*PROVIDED MATERIAL*:
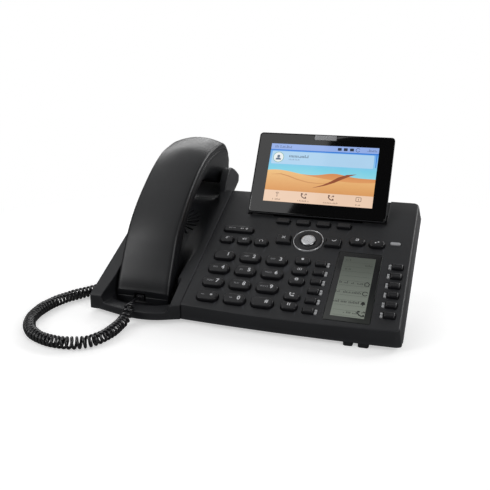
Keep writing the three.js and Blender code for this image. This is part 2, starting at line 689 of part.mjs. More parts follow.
function screenHousing() {
  const layers = [
    [screenOutline(-3.2, 2), -SCREEN_DEPTH],
    [screenOutline(0.4, 3), -SCREEN_DEPTH + 2.4],
    [screenOutline(1.1, 3), -0.6],
  ];
  let housing = stack(layers, onScreen)
    .subtract(extrudeScreen(screenOutline(0.3, 2.2), -2.0, 4)) // seat of the glass
    .subtract(extrudeScreen(rounded(0, 0, 104, 62.6, 1, 1), -5.6, 0)) // seat of the display
    .subtract(extrudeScreen(rounded(0, 34.5, 20.4, 8, 0.5, 1), -3.2, 4)); // seat of the lamp
  for (const u of [12, 55]) housing = housing.add(extrudeU(HINGE_ARM, u, u + 9));
  return housing
    .add(extrudeU(circle(HINGE.v, HINGE.h, HINGE.barrel, 20), 7.6, 68.4))
    .add(extrudeU(circle(HINGE.v, HINGE.h, HINGE.journal, 16), 1.2, 74.8));
}
const lampNotch = extrudeScreen(rounded(0, 35.6, 20.3, 8.1, 0.4, 1), -4, 2);
const screenGlass = extrudeScreen(screenOutline(0, 2), -1.5, 0).subtract(lampNotch);
add("screen_housing", screenHousing(), "body");
add("screen_glass", screenGlass, "glass");
add("main_display", extrudeScreen(rounded(0, 0, 103, 61.8, 0.8, 1), -5.2, -1.85), "screen");
add("message_lamp", extrudeScreen(rounded(0, 34.2, 19.6, 4.6, 0.6, 1), -2.9, 0.15), "lamp");

// ---------------------------------------------------------------- handset
// Stations along the grip:
// [outer face v, h, underside v, h, width factor, crown of the outer face]
const HANDSET = [
  [13.1, -5.3, 9.25, -16.7, 0.985, 0.35],
  [19.0, 0.1, 20.0, -17.4, 1, 0.57],
  [27.4, 6.2, 32.0, -15.5, 1, 0.82],
  [38.9, 14.4, 45.0, -8.0, 1, 1.1],
  [50.9, 22.3, 58.0, 2.5, 0.995, 1.4],
  [66.1, 29.3, 71.0, 11.0, 0.99, 1.7],
  [82.2, 34.2, 86.0, 17.4, 0.985, 2.0],
  [98.1, 37.4, 99.5, 20.2, 0.98, 2.4],
  [113.0, 39.5, 113.0, 21.0, 0.98, 2.7],
  [128.1, 40.4, 126.0, 19.6, 0.98, 3.1],
  [143.6, 39.4, 138.0, 14.0, 0.985, 3.4],
  [158.0, 35.5, 148.0, 4.6, 0.99, 3.8],
  [170.4, 31.1, 157.5, -4.6, 1, 4.1],
  [178.2, 26.9, 168.0, -9.6, 1, 4.5],
  [183.4, 21.7, 181.0, -10.0, 0.99, 4.8],
  [187.0, 13.4, 187.0, -4.5, 0.96, 5.1],
];
// Depth of the outer shell's side, less where the handset is thin.
const shellEdge = (thickness) => Math.min(6.2, thickness * 0.45);

// Shell from halfSection(thickness, halfWidth, crown), which gives [side, height above outer face].
function handsetShell(halfSection) {
  const rings = HANDSET.map(([outerV, outerH, underV, underH, widthFactor, crown]) => {
    const thickness = Math.hypot(outerV - underV, outerH - underH);
    const outV = (outerV - underV) / thickness;
    const outH = (outerH - underH) / thickness;
    const half = halfSection(thickness, (HANDSET_W / 2) * widthFactor, crown);
    return mirrored(half).map(([side, height]) =>
      panel(HANDSET_U + side, outerV + outV * height, outerH + outH * height),
    );
  });
  // Cord socket in the mouthpiece end.
  const socket = [[4, -9], [4, -15.5], [19, -14], [21, -7.3]];
  return loft(rings).subtract(extrudeU(socket, HANDSET_U - 8.5, HANDSET_U + 2.4));
}

const outerShell = handsetShell((thickness, halfWidth, crown) => [
  [halfWidth, -shellEdge(thickness)],
  [halfWidth, -3.2],
  [halfWidth - 1.1, -1],
  [halfWidth - 3.4, 0.02],
  [halfWidth * 0.6, crown * 0.52],
  [halfWidth * 0.3, crown * 0.88],
]);
const innerShell = handsetShell((thickness, halfWidth) => {
  const edge = shellEdge(thickness) + GAP;
  const depth = thickness - edge;
  return [
    [halfWidth - 0.2, -edge],
    [halfWidth - 0.6, -edge - depth * 0.5],
    [halfWidth - 3, -edge - depth * 0.88],
    [halfWidth - 7, -thickness],
  ];
});
add("handset_outer_shell", outerShell, "handset");
add("handset_inner_shell", largest(innerShell), "handset");

// ---------------------------------------------------------------- coiled cord, as a plain round bundle
// Centre line from the handset's socket, over the lip and round to the body's left: [u, y, z, radius]
const CORD = [
  [-89.7, 13.0, 10.6, 1.3], [-89.5, 9.0, 11.6, 1.4], [-88.6, 2.5, 12.2, 1.5],
  [-87.0, -3.5, 13.1, 1.7], [-85.6, -8.4, 13.7, 2.5], [-84.6, -13.2, 12.7, 3.9],
  [-84.6, -17.4, 9.3, 4.5], [-85.0, -22.5, 6.0, 4.7], [-85.0, -30, 4.9, 4.7],
  [-84.7, -41.5, 4.9, 4.7], [-86.4, -52.5, 4.9, 4.7], [-91, -62, 4.9, 4.7],
  [-99, -67.4, 4.9, 4.7], [-109.5, -69.9, 4.9, 4.7], [-121, -69.2, 4.9, 4.7],
  [-131, -65.9, 4.9, 4.7], [-141, -59.6, 4.9, 4.7], [-149.5, -50, 4.9, 4.7],
  [-155.5, -38.5, 4.9, 4.7], [-158.8, -24, 4.9, 4.7], [-159.2, -12, 4.9, 4.7],
  [-157.5, 0.5, 4.9, 4.7], [-153.8, 12, 4.9, 4.7], [-148.5, 22.6, 4.9, 4.7],
  [-143, 32, 4.9, 4.7], [-136.4, 43, 5.6, 4.7], [-131, 54, 9, 4.5],
  [-127.6, 63.5, 15.5, 3], [-126.2, 69.6, 22, 1.7], [-125.2, 73.4, 28, 1.5],
  [-123, 75.2, 31.6, 1.5],
];
function handsetCord() {
  const centres = CORD.map(([u, y, z]) => new THREE.Vector3(...level(u, y, z)));
  // Carried from ring to ring so that the tube does not twist.
  const normal = new THREE.Vector3(1, 0, 0);
  const rings = centres.map((centre, i) => {
    const before = centres[Math.max(i - 1, 0)];
    const after = centres[Math.min(i + 1, centres.length - 1)];
    const tangent = after.clone().sub(before).normalize();
    normal.addScaledVector(tangent, -normal.dot(tangent)).normalize();
    const binormal = new THREE.Vector3().crossVectors(tangent, normal);
    const radius = CORD[i][3];
    return circle(0, 0, radius, 10).map(([p, q]) =>
      centre.clone().addScaledVector(normal, p).addScaledVector(binormal, q).toArray(),
    );
  });
  return loft(rings);
}
add("handset_cord", handsetCord(), "cord");

export default root;
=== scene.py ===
import math

import bmesh
import bpy
import numpy as np
from mathutils import Matrix, Vector
from mathutils.bvhtree import BVHTree


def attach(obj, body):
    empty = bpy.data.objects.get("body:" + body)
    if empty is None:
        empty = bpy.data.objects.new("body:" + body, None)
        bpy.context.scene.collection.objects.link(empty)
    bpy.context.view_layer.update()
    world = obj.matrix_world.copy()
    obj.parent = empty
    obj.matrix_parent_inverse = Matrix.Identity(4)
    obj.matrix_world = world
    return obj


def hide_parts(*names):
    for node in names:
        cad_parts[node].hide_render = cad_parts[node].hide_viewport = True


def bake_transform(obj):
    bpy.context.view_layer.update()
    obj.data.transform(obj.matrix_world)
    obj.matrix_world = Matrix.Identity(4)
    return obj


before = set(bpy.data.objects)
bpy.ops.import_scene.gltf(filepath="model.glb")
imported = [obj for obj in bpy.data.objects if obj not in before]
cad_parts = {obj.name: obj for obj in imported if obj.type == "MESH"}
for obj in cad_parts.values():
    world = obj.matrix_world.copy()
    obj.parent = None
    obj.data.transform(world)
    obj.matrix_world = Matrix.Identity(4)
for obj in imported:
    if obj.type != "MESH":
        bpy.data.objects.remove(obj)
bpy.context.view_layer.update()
MM = 0.001

# ------------------------------------------------------------------ frames, shared with the CAD
SLOPE = math.radians(28)
COS, SIN = math.cos(SLOPE), math.sin(SLOPE)
SHIFT_X, SHIFT_Y, FRONT_Z = 2.65, -82.0, 16.0
LEFT_X, SEAM_X, RIGHT_X = -125.0, -46.8, 121.3  # cradle's left side, cover seam, right side
HANDSET_X = -86.6
BACK_Y = 142.0  # back edge of the panel, measured up the slope
FLOOR_Z = 3.5  # lower edge of the covers
FLARE = 0.157  # outward lean of the right side, per mm below the panel
SCREEN_X, SCREEN_Y, SCREEN_Z = 37.2, 110.86, 4.0  # middle of the glass's lower edge, on the panel
SCREEN_LOW, SCREEN_HIGH, SCREEN_HALF = -37.17, 36.2, 58.83
SCREEN_TILT = math.radians(60.24 - 28)  # screen against the panel
PANEL_NORMAL = Vector((0, -SIN, COS))


def to_level(y, z):
    """Level (y, z) of a point y up the slope and z off the panel."""
    return (y * COS - z * SIN, y * SIN + z * COS + FRONT_Z)


def level(x, y, z):
    """Point from level measures: y runs back, z up."""
    return Vector(((x + SHIFT_X) * MM, (y + SHIFT_Y) * MM, z * MM))


def panel(x, y, z):
    """Point from panel measures: y runs up the slope, z off the panel."""
    return level(x, *to_level(y, z))


def screen(x, y, z):
    """Point from screen measures: x and y from near the middle of the glass, z off it."""
    up = y - SCREEN_LOW
    return panel(
        SCREEN_X + x,
        SCREEN_Y + up * math.cos(SCREEN_TILT) - z * math.sin(SCREEN_TILT),
        SCREEN_Z + up * math.sin(SCREEN_TILT) + z * math.cos(SCREEN_TILT),
    )


def line_z(y, off):
    """Level height, at level depth y, of the plane lying off the panel by off."""
    return FRONT_Z + off / COS + y * SIN / COS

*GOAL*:
In the listing above, find the line containing "const binormal = new" and the line containing "obj.matrix_world = world", then repeat those two lines and everything between them exactly.

*IN RESPONSE*:
    const binormal = new THREE.Vector3().crossVectors(tangent, normal);
    const radius = CORD[i][3];
    return circle(0, 0, radius, 10).map(([p, q]) =>
      centre.clone().addScaledVector(normal, p).addScaledVector(binormal, q).toArray(),
    );
  });
  return loft(rings);
}
add("handset_cord", handsetCord(), "cord");

export default root;
=== scene.py ===
import math

import bmesh
import bpy
import numpy as np
from mathutils import Matrix, Vector
from mathutils.bvhtree import BVHTree


def attach(obj, body):
    empty = bpy.data.objects.get("body:" + body)
    if empty is None:
        empty = bpy.data.objects.new("body:" + body, None)
        bpy.context.scene.collection.objects.link(empty)
    bpy.context.view_layer.update()
    world = obj.matrix_world.copy()
    obj.parent = empty
    obj.matrix_parent_inverse = Matrix.Identity(4)
    obj.matrix_world = world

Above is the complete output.